TL;DR: Not if you have never seen the source of the GPL products.

As explained in the question Is the output of an open source program licensed the same?, the output from a GPL-licensed application is itself not subject to the GPL license. As an example, if I write software that I compiler with the GCC compiler (GPL license), then I can still distribute my software as closed-source.

For your situation, the important determining factor is if you can read and write files in the bbb and/or ccc formats without inspecting the GPL source code that is used to produces those files.

If the bbb format is published in a descriptive format (so, not as "this GPL-licensed source code describes the file format"), then you are good on that front and you can base your implementation on the description of the file format.

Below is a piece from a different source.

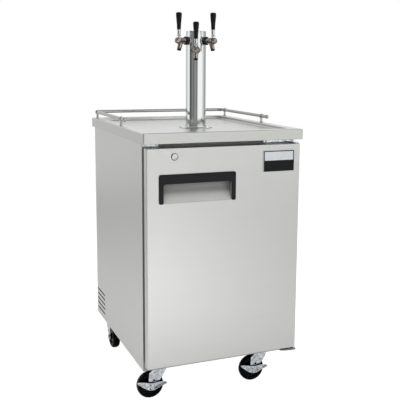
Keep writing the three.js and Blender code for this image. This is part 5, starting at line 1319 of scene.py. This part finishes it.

For the ccc format, you need to be a bit careful. As there is no description, there is a high temptation to look at the GPL sources for some of the more intricate details of the file format. You have to fight that temptation, because once you give in it becomes much harder to prove that you did not (subconsciously) copy parts of the GPL code into your own code and that would make your code a derived work that needs to be licensed under the GPL license.

What you can do is use the program that creates ccc files to create as many variations of the ccc format as it can and work backwards from those output files to reconstruct the intricate details of the ccc format. Then you can still truthfully claim that you have never seen the GPL code and therefor you cannot have copied any part of it.